Microsoft Office integration allows a Grooper user to leverage the native text of files generated in the Microsoft Office Suite such as Microsoft Word documents and Microsoft Excel spreadsheets. This feature can pull the native text from and perform type-specific activities on these files.

Supported File Types

  • Microsoft Word documents (.doc and.docx)
    • For Word documents, you can generate a Grooper-usable document with the Execute activity, using the Word to PDF command for the Word Document object type. The PDF will contain all the native text from the Word document, obtainable for further Grooper processing using the Recognize activity.
  • Microsoft Excel spreadsheets (xls and xlsx)
    • For Excel documents, you can generate a Grooper-usable document with the Execute activity, using the Excel to CSV command for the Excel Document object type. CSV files are natively readable by Grooper in version 2.90. The Recognize activity is not required.

How to Use

To make use of this feature, ensure that Microsoft Office is installed on the machine running Grooper Design Studio.

Furthermore, the bit version of Grooper and Microsoft Data Access Components (MDAC) must match.

  • If you are running the 64-bit version of Grooper, you must use the 64-bit MDAC components.
  • If you are using the 32-bit version of Grooper you must use the 32-bit MDAC components.
  • FYI

    If you have completed these prerequisites and both Office and the appropriate MDAC component's installed, you may see this error message if you select a Batch Folder in a Batch with an attached Excel file.

    If this is case, try closing Grooper Design Studio and re-open it as an administrator. This will create and/or provide access rights to the required directory indicated by the error message.

    Ad Hoc Execution: Testing in Grooper Design Studio

    Like any Activity, the Execute activity can be applied to a document in an "ad hoc" manner in Grooper Design Studio. This is typical for Grooper architects testing and designing solutions before building a Batch Process.
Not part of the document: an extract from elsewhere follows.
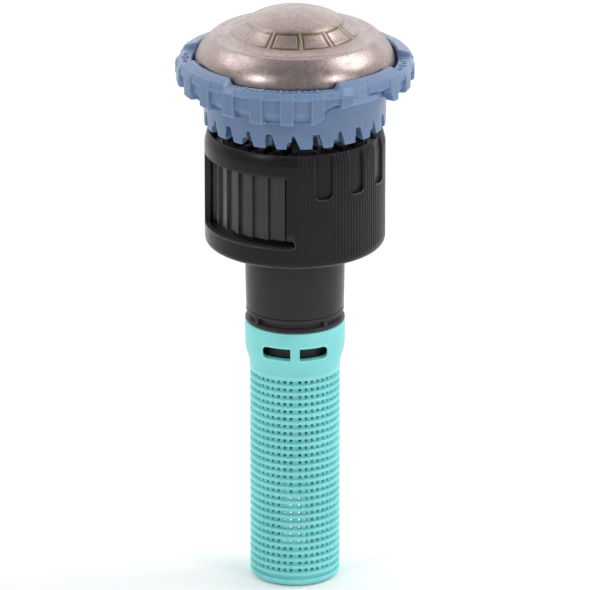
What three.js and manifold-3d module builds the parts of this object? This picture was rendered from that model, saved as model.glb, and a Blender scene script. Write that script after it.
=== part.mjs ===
// Adjustable rotating-stream nozzle that screws onto the riser of a pop up sprinkler, with its filter screen.
// Millimetres, +Z up, the screen's flat foot on z = 0 and the nozzle's axis on the Z axis.
// Angles are in degrees around +Z, counted from the front (-Y) towards the right (+X).

import * as THREE from 'three';
import { mergeVertices } from 'three/addons/utils/BufferGeometryUtils.js';
import Module from 'manifold-3d';

const wasm = await Module();
wasm.setup();

// ---- Driving dimensions ----

const GAP = 0.3; // clearance between pieces that touch or slide
const OVERLAP = 0.1; // how far joined shapes run into each other

const FINE = 48; // facets around the large pieces
const MEDIUM = 32; // facets around the neck and screen
const COARSE = 16; // facets around the small pieces
const HOLE_FACETS = 8; // facets around the drilled holes
const SECTOR_STEP = 12; // largest angle between the facets of a part ring

const SCREEN_R = 5.85;
const SCREEN_BAND_R = 6.43;
const SCREEN_WALL = 1.05;
const SCREEN_BAND_WALL = 1.1;
const SCREEN_FLOOR = 1.2;
const SCREEN_EDGE = 0.5;
const SCREEN_CONE_Z = 29.4;
const SCREEN_BAND_Z = 31.5;
const SCREEN_TOP_Z = 34.9;
const SCREEN_ROWS = 5;
const SCREEN_ROW_PITCH = 4;
const SCREEN_FIRST_ROW_Z = 7.2;
const SCREEN_SLOT_HEIGHT = 2;
const LATCH_SLOT_Z = [31.5, 33.15];
const LATCH_SLOT_HALF_ANGLES = [5.5, 40];

const COLLAR_R = 6.43;
const COLLAR_Z = [35.2, 36.9];
const COLLAR_POCKET_Z = [35.75, 36.55];
const COLLAR_POCKET_DEPTH = 0.5;
const COLLAR_FIRST_DIVIDER = -51.4;

const SPIGOT_R = 5;
const SPIGOT_BORE_R = 4.3;
const SPIGOT_Z = 31;
const NECK_R = 6.4;
const NECK_BORE_R = 4.9;
const NECK_FOOT_Z = 37.2;
const NECK_TOP_Z = 58.4;
const NECK_FLANGE_R = 9;
const NECK_FLANGE_Z = [56, 57];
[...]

    Getting a Result with Microsoft Word Documents

    1. In Grooper Design Studio select a Batch that contains the desired documents.
    2. Right click the document whose native text you wish to view.
      • Notice imported Word documents will have the Word icon next to the native file's file name on the Batch Folder. This lets you know the document folder's native file (the one imported into Grooper) is a Word file.
    3. Select "Word Document".
    4. Select "Word to PDF".

    This will create a PDF copy of the Word document, stored on the document folder. This document is now viewable in Grooper's Document Viewer and contains all the native text data from the Word file.
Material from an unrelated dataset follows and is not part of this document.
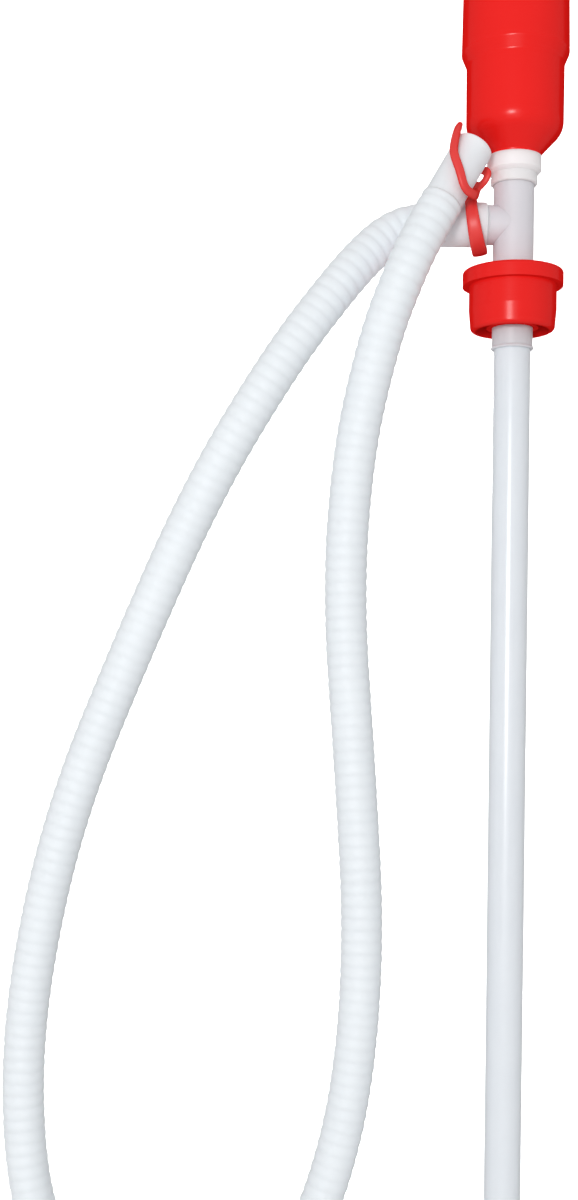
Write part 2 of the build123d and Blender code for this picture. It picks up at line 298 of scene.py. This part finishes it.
def rounded(centre, across, through, width, thick, steps=20):
    """A ring of points round a flat strip's section: a rectangle with well rounded corners."""
    ring = []
    for k in range(steps):
        turn = 2 * pi * k / steps
        c, s = cos(turn), sin(turn)
        w = abs(c) ** STRIP_CORNER * (1 if c > 0 else -1)
        t = abs(s) ** STRIP_CORNER * (1 if s > 0 else -1)
        ring.append(centre + across * w * width / 2 + through * t * thick / 2)
    return ring


def smooth_loop(route, steps=12):
    """A closed smooth line through every point of a route."""
    knots = [Vector(p) for p in route]
    count = len(knots)
    line = []
    for i in range(count):
        a, b, c, d = (knots[(i + j) % count] for j in (-1, 0, 1, 2))
        for k in range(steps):
            t = k / steps
            bend = (2 * a - 5 * b + 4 * c - d) * t * t + (3 * b - a - 3 * c + d) * t**3
            line.append((2 * b + (c - a) * t + bend) / 2)
    return line


def strap_band():
    """The band's rings. It leans, and it is wider at the bottom than at the top."""
    turned = Matrix.Rotation(BAND_YAW, 3, "Z")
    axis = turned @ Vector((cos(BAND_LEAN), 0, sin(BAND_LEAN)))
    upward = turned @ Vector((-sin(BAND_LEAN), 0, cos(BAND_LEAN)))
    sideways = turned @ Vector((0, 1, 0))
    rings = []
    for k in range(BAND_STEPS):
        turn = 2 * pi * k / BAND_STEPS
        outward = sideways * sin(turn) + upward * cos(turn)
        low = (1 - cos(turn)) / 2
        width = BAND_WIDTH_TOP + (BAND_WIDTH_BOTTOM - BAND_WIDTH_TOP) * low
        centre = Vector(BAND_CENTRE) + outward * (BAND_BORE_R + BAND_THICK / 2)
        rings.append(rounded(centre, axis, outward, width, BAND_THICK))
    return rings


def strap_loop():
    """The loop's rings: a flat strip that lies round the hose's free end without cutting it."""
    root = Vector(HOSE_ROUTE[-1])
    hose_axis = (root - Vector(HOSE_ROUTE[-2])).normalized()
    clear = FREE_CUFF_R + LOOP_THICK / 2 + STRAP_GAP
    line = []
    for point in smooth_loop(LOOP_ROUTE):
        off = point - root
        off -= hose_axis * off.dot(hose_axis)
        if off.length < clear:
            point = point + off.normalized() * (clear - off.length)
        line.append(point)
    rings = []
    for i, point in enumerate(line):
        ahead = (line[(i + 1) % len(line)] - line[i - 1]).normalized()
        outward = point - root
        outward -= hose_axis * outward.dot(hose_axis)
        outward = (outward - ahead * outward.dot(ahead)).normalized()
        rings.append(rounded(point, ahead.cross(outward), outward, LOOP_WIDTH, LOOP_THICK))
    return rings


def strap_neck():
    """A short thick strip that rises from the band's top into the loop's crotch."""
    foot = Vector(NECK_FOOT)
    head = Vector(NECK_HEAD)
    along = (head - foot).normalized()
    across = (Vector((1, 0, 0)) - along * along.x).normalized()
    through = across.cross(along)
    rings = []
    for k in range(NECK_STEPS + 1):
        share = k / NECK_STEPS
        full = max(NECK_TIP, 1 - (2 * share - 1) ** NECK_FULLNESS)
        place = foot.lerp(head, share)
        rings.append(rounded(place, across, through, NECK_WIDTH * full, NECK_THICK * full))
    return rings


def add_strap():
    """One soft moulding: the band, its neck and the loop, run together where they meet."""
    band = ring_mesh("hose_strap_soft", strap_band())
    loop = ring_mesh("strap_loop", strap_loop())
    neck = ring_mesh("strap_neck", strap_neck(), closed=False)
    with bpy.context.temp_override(active_object=band, selected_editable_objects=[band, loop, neck]):
        bpy.ops.object.join()
    remesh = band.modifiers.new("remesh", "REMESH")
    remesh.mode = "VOXEL"
    remesh.voxel_size = STRAP_VOXEL
    soften = band.modifiers.new("soften", "SMOOTH")
    soften.iterations = STRAP_SMOOTHING
    bpy.context.view_layer.update()
    shape = bpy.data.meshes.new_from_object(band.evaluated_get(bpy.context.evaluated_depsgraph_get()))
    band.modifiers.clear()
    band.data = shape
    for face in shape.polygons:
        face.use_smooth = True
    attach(band, "pump")
    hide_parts("hose_strap")
    return band


def new_material(name):
    """An empty material, its node tree and its main shader."""
    material = bpy.data.materials.new(name)
    material.use_nodes = True
    tree = material.node_tree
    return material, tree, tree.nodes["Principled BSDF"]


def moulded(name, colour, rough, speck=0.06, grain=1500, bump=0.2):
    """Moulded plastic: slight changes of colour and gloss through it, and a fine skin texture."""
    material, tree, shader = new_material(name)
    place = tree.nodes.new("ShaderNodeTexCoord").outputs["Object"]
    cloud = tree.nodes.new("ShaderNodeTexNoise")
    cloud.inputs["Scale"].default_value = CLOUD_SCALE
    cloud.inputs["Detail"].default_value = CLOUD_DETAIL
    tree.links.new(place, cloud.inputs["Vector"])
    tint = tree.nodes.new("ShaderNodeMix")
    tint.data_type = "RGBA"
    tint.inputs["A"].default_value = (*[c * (1 - speck) for c in colour], 1)
    tint.inputs["B"].default_value = (*[min(1, c * (1 + speck)) for c in colour], 1)
    tree.links.new(cloud.outputs["Fac"], tint.inputs["Factor"])
    tree.links.new(tint.outputs["Result"], shader.inputs["Base Color"])
    gloss = tree.nodes.new("ShaderNodeMapRange")
    gloss.inputs["To Min"].default_value = rough * (1 - GLOSS_SPREAD)
    gloss.inputs["To Max"].default_value = rough * (1 + GLOSS_SPREAD)
    tree.links.new(cloud.outputs["Fac"], gloss.inputs["Value"])
    tree.links.new(gloss.outputs["Result"], shader.inputs["Roughness"])
    skin = tree.nodes.new("ShaderNodeTexNoise")
    skin.inputs["Scale"].default_value = grain
    skin.inputs["Detail"].default_value = SKIN_DETAIL
    tree.links.new(place, skin.inputs["Vector"])
    relief = tree.nodes.new("ShaderNodeBump")
    relief.inputs["Strength"].default_value = bump
    relief.inputs["Distance"].default_value = SKIN_DEPTH
    tree.links.new(skin.outputs["Fac"], relief.inputs["Height"])
    tree.links.new(relief.outputs["Normal"], shader.inputs["Normal"])
    return material


def red_moulded(name, colour, rough, shine, **skin):
    """Moulded red plastic whose gloss dies away towards its edges, so that they stay deep red."""
    material = moulded(name, colour, rough, **skin)
    tree = material.node_tree
    facing = tree.nodes.new("ShaderNodeLayerWeight")
    facing.inputs["Blend"].default_value = 0.5
    fade = tree.nodes.new("ShaderNodeMapRange")
    fade.inputs["From Min"].default_value = SHINE_FULL_AT
    fade.inputs["From Max"].default_value = SHINE_GONE_AT
    fade.inputs["To Min"].default_value = shine
    fade.inputs["To Max"].default_value = 0.0
    tree.links.new(facing.outputs["Facing"], fade.inputs["Value"])
    tree.links.new(fade.outputs["Result"], tree.nodes["Principled BSDF"].inputs["Specular IOR Level"])
    return material


def milky(name, colour, rough, depth):
    """Milky polyethylene that light soaks into, depth in metres."""
    material = moulded(name, colour, rough, speck=MILKY_SPECK)
    shader = material.node_tree.nodes["Principled BSDF"]
    shader.inputs["Subsurface Weight"].default_value = MILKY_SHARE
    shader.inputs["Subsurface Radius"].default_value = (1.0, 1.0, 1.0)
    shader.inputs["Subsurface Scale"].default_value = depth
    return material


def slot_materials():
    """The material of each of the record's slots."""
    return {
        "red_soft_plastic": red_moulded(
            "bulb_red", BULB_RED, rough=0.235, shine=0.22, speck=0.03, grain=900, bump=0.04
        ),
        "red_hard_plastic": red_moulded("cap_red", CAP_RED, rough=0.36, shine=0.3),
        "red_stopper_plastic": red_moulded(
            "stopper_red", STOPPER_RED, rough=0.235, shine=0.22, speck=0.03, grain=900, bump=0.12
        ),
        "red_strap_plastic": red_moulded("strap_red", STRAP_RED, rough=0.40, shine=0.4),
        "white_plastic": milky("tee_white", TEE_WHITE, rough=0.36, depth=0.004),
        "tube_plastic": milky("tube_white", TUBE_WHITE, rough=0.22, depth=0.005),
        "hose_plastic": milky("hose_white", HOSE_WHITE, rough=0.55, depth=0.004),
        "valve_plastic": milky("valve_white", VALVE_WHITE, rough=0.40, depth=0.002),
        "valve_disc": moulded("disc_blue", DISC_BLUE, rough=0.45),
        "seal": moulded("washer_black", WASHER_BLACK, rough=0.65, bump=0.5),
    }


def finish_nodes(materials):
    """Puts each slot's material on the CAD nodes that use it; the collar is whiter than the tee."""
    for row in frame["record"]["subparts"]:
        node = frame["nodes"][row["node"]]
        node.data.materials.clear()
        node.data.materials.append(materials[row["material_slot"]])
    collar = frame["nodes"]["bulb_connector"]
    collar.data.materials[0] = milky("collar_white", COLLAR_WHITE, rough=0.34, depth=0.004)


def add_stage():
    """A pale floor that curves up into a backdrop behind the object."""
    low = cad_box[0][2] - FLOOR_GAP
    outline = [(-STAGE_HALF, low), (STAGE_BACK, low)]
    for i in range(1, STAGE_STEPS + 1):
        turn = pi / 2 * i / STAGE_STEPS
        outline.append((STAGE_BACK + STAGE_CURVE * sin(turn), low + STAGE_CURVE * (1 - cos(turn))))
    outline.append((STAGE_BACK + STAGE_CURVE, low + STAGE_TOP))
    verts = [(x, y, z) for y, z in outline for x in (-STAGE_HALF, STAGE_HALF)]
    faces = [(2 * i, 2 * i + 1, 2 * i + 3, 2 * i + 2) for i in range(len(outline) - 1)]
    mesh = bpy.data.meshes.new("floor")
    mesh.from_pydata(verts, [], faces)
    for face in mesh.polygons:
        face.use_smooth = True
    floor = bpy.data.objects.new("floor", mesh)
    bpy.context.collection.objects.link(floor)
    floor.visible_glossy = False
    floor.visible_diffuse = False
    material, _, shader = new_material("stage_white")
    shader.inputs["Base Color"].default_value = (*STAGE_WHITE, 1)
    shader.inputs["Roughness"].default_value = STAGE_ROUGH
    mesh.materials.append(material)
    return floor


def add_light(name, place, target, size, power):
    """A rectangular soft light that faces a point."""
    data = bpy.data.lights.new(name, "AREA")
    data.shape = "RECTANGLE"
    data.size, data.size_y = size
    data.energy = power
    light = bpy.data.objects.new(name, data)
    bpy.context.collection.objects.link(light)
    light.location = place
    light.rotation_euler = (Vector(target) - Vector(place)).to_track_quat("-Z", "Y").to_euler()
    return light


def light_only(light, receivers):
    """Makes a light shine on some objects only."""
    collection = bpy.data.collections.new("lit_by_" + light.name)
    for receiver in receivers:
        collection.objects.link(receiver)
    light.light_linking.receiver_collection = collection


def add_lights(floor):
    """Soft light from the front, so that the object's edges fall off, and from behind, for its back."""
    bpy.context.scene.view_settings.view_transform = "Standard"
    world = bpy.data.worlds.new("world")
    bpy.context.scene.world = world
    world.use_nodes = True
    room = world.node_tree.nodes["Background"]
    room.inputs["Color"].default_value = (1, 1, 1, 1)
    room.inputs["Strength"].default_value = ROOM_LIGHT
    add_light("key", KEY_PLACE, LAMP_TARGET, KEY_SIZE, KEY_POWER)
    add_light("fill", FILL_PLACE, LAMP_TARGET, FILL_SIZE, FILL_POWER)
    behind = add_light("behind", BEHIND_PLACE, LAMP_TARGET, BEHIND_SIZE, BEHIND_POWER)
    behind.visible_camera = False
    backdrop = add_light("backdrop", BACKDROP_PLACE, BACKDROP_TARGET, BACKDROP_SIZE, BACKDROP_POWER)
    light_only(backdrop, [floor])


add_camera()
hose = add_hose()
strap = add_strap()
materials = slot_materials()
finish_nodes(materials)
hose.data.materials.append(materials["hose_plastic"])
strap.data.materials.append(materials["red_strap_plastic"])
add_lights(add_stage())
    1. To view the PDF, click on the icon in the top right corner of the Batch Viewer.
    2. From the drop-down, select "PDF".

    This document folder can now be processed by the Recognize activity to extract that native text for further document processing (classification, data extraction etc).

    Excel Spreadsheets

    1. In Grooper Design Studio select a Batch that contains the desired documents.
    2. Right click the document whose native text you wish to view.
      • Notice imported Excel documents will have the Excel icon next to the native file's file name on the Batch Folder. This lets you know the document folder's native file (the one imported into Grooper) is an Excel file.
    3. Select "Excel Document".
    4. Click "Convert to CSV...".

    1. When the "Convert to CSV" window pops up, select the Save As property using the dropdown menu and select one of the following options:
      • Children
      • Files
      • Attachment

    Children

    The Children option will convert the Excel file to a CSV file and saves the results as child object(s).

    This is the most typical, configuration option. As seen in this image, if there are multiple sheets, they will be saved as multiple child objects of the document folder. The native Excel file had two sheets. So we get two child CSV files.

    Files

    The Files option will convert the Excel file to a CSV file and save the result as a new file. The new file is stored on the Batch Folder with the native file (More specifically, it is stored in the file store location associated with the Batch Folder.)

    1. To see the files, click on the document in the Batch in the node tree.
    2. Click on the "Advanced" tab.
    3. Here we can see we have two .csv files in addition to the .xlsx file.

    Attachment

    The Attachment option will convert the Excel file to a CSV file and replace the native file.

    This is a "true" conversion. Rather than making a CSV copy of the Excel file in one way or another, the original Excel file is transformed into a CSV file.

    Seen in this image, the original native file has been converted from an XLSX file to a CSV file.

    • The file's name has changed from "MOCK_DATA_EXCEL_MULTISHEET.xlsx" to "MOCK_DATA_EXCEL_MULTISHEET.csv"
    FYI The original Excel file in this case had two sheets. The Convert option will combine the rows from multiple sheets into a single sheet, one after the other, with a blank row inserted between each sheet.

    Batch Processing Execution: Automating the Conversions

    When automating a Word to PDF or Excel to CSV conversion, you will add the Execute activity to a Batch Process. Once added to a Batch Process, its configuration to convert Word files into PDFs and Excel files into CSVs is the same as described above.

    To add the Execute activity to a Batch Process:

    1. An Execute Batch Process Step needs to be added to a Batch Process.
    2. Configure the Execute step as described above to convert native Word or Excel files for subsequent processing.
      • Add a Word to PDF command for the Microsoft Word object type to convert Word files to PDFs.
      • Add an Excel to CSV command for the Microsoft Excel object type to convert Excel files to CSV.